03 janeiro 2014

Das coisas mantidas ou abdicadas

gr 20.10.2013 (fotografia de JMAC, o homem de Azeitão)


O tema é recorrente, tanto nos meus solilóquios como nos diálogos que mantenho com quem se alimenta de paciência. Acresce que encontrei este tema levantado num blogue que costumo frequentar. Ao contrário de outros textos semelhantes neste espaço, não usarei nunca a expressão despojamento, porque lhe dou uma conotação diferente daquela que me motiva agora.

A crise atacou a concretização dos nossos desejos, porque afectou o nosso poder de compra. Vejo gente com carros piores, com carros nenhuns, sem empregos ou remetendo os períodos de férias para as casas dos amigos ou para as praias vizinhas. Muitos de nós jantam menos fora, compram menos livros, menos roupa; muitos deixaram de viajar; muitos, ainda, passaram a ser mais comedidos em casa, aproveitando restos, racionalizando (que é diferente de racionar) a comida. 

Satisfeitas as nossas necessidades básicas -  não passar fome nem sede, não sofrer excessivamente com o frio ou o calor, ter um tecto onde se refugiar - o que nos falta? Isto é, o que são os nossos desejos que estão para além do que é natural e necessário? O que é verdadeiramente supérfluo na nossa vida, mas que o nosso percurso tornou natural ou necessário, como ler, viajar, ter um carro, comprar roupa por prazer?

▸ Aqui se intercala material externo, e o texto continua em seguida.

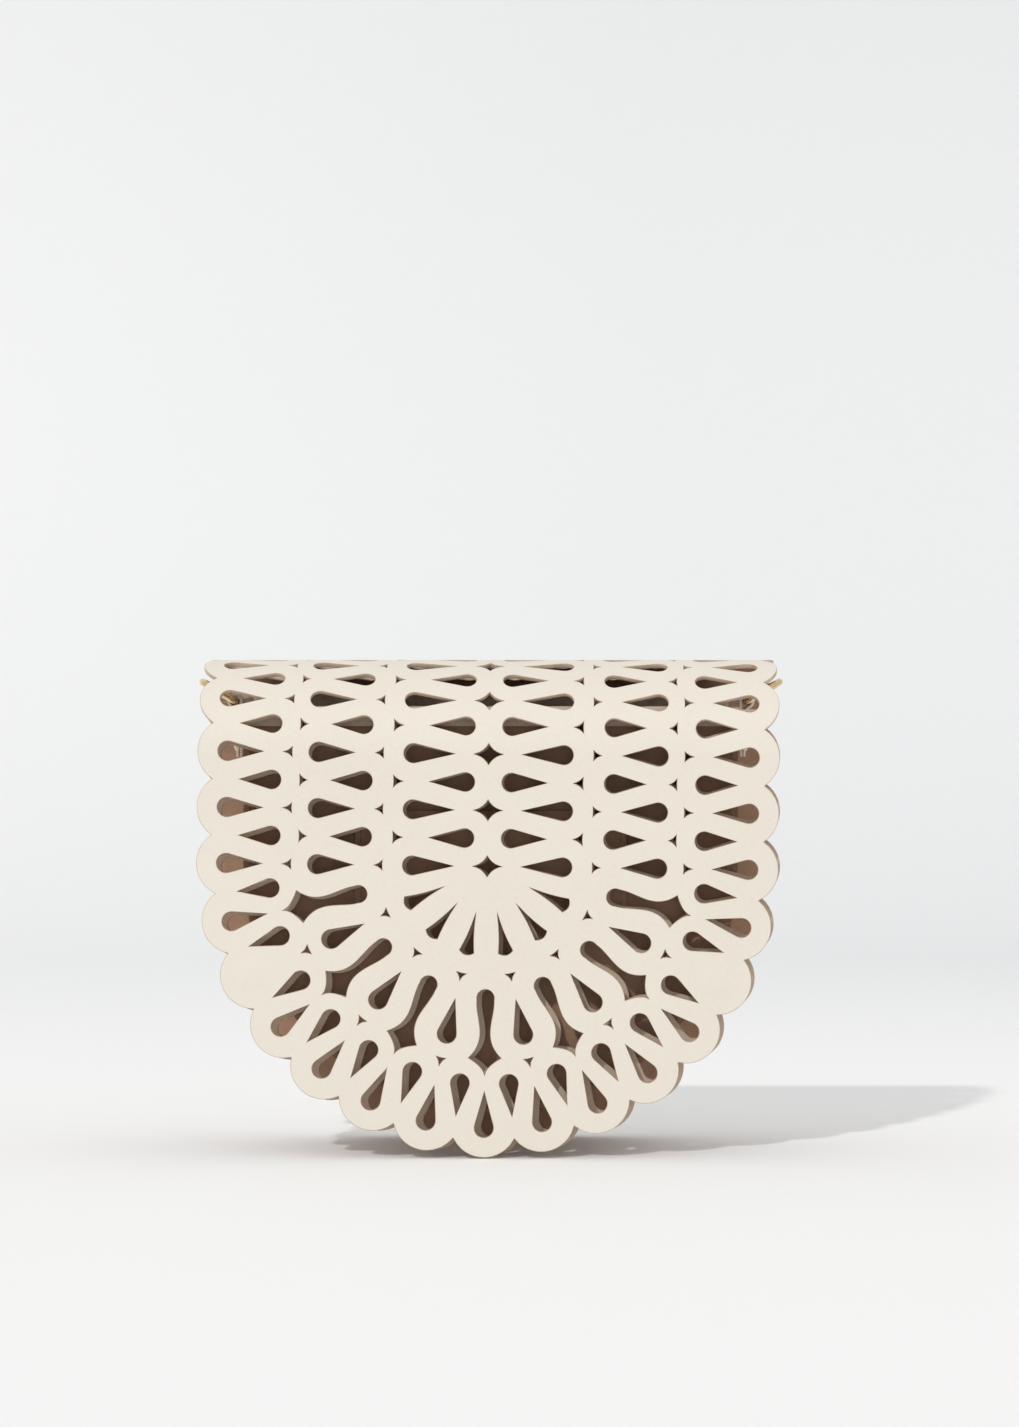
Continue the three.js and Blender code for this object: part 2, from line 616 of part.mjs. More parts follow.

Uma parte substantiva dos meus amigos vive com menos. Uma parte grande vive com muito menos. E no entanto, (quase) todos dizem que vivem bastante bem com bastante menos, prova evidente de que as suas vidas (e a minha também) estavam carregada de coisas (bens materiais ou hábitos) que não eram verdadeiramente necessários. 

Desde há muito que penso e desafio outros ao mesmo pensamento: de que podemos dispor até nos considerarmos "pobres", ou até considerarmos que a qualidade da nossa vida decresceu além do razoável? É o carro? É o deixarmos de ir à neve? É deixar de comprar livros ou discos? É comer menos ou é mudar para uma casa num bairro menos bom? No fundo, no fundo, do que poderíamos prescindir e, mesmo assim, dizermos que somos felizes?

De que se compõe, verdadeiramente, a nossa felicidade?

JdB

1 comentário:

Anónimo disse...

«Why is it that things have assumed such an immense importance in our lives? Why is it that things, property, houses, clothes, and so on, take such a dominant place in our lives? Is it because we merely need them, or is it that we depend upon them for our psychological happiness? We all need clothes, food, and shelter. This is obvious. But why is it that they have assumed such tremendous importance, significance? Things assume such disproportionate value and significance because we psychologically depend on them for our well being. They feed our vanity; they give us social prestige; they give us the means for procuring power. We use them in order to achieve purposes other than what they in themselves signify. We need food, clothes, shelter, which is natural and not perverting, but when we depend upon things for our gratification, when things become psychological necessities, they assume an altogether disproportionate value and importance, and hence the struggle and conflict to possess, and the various means to hold those things upon which we depend.»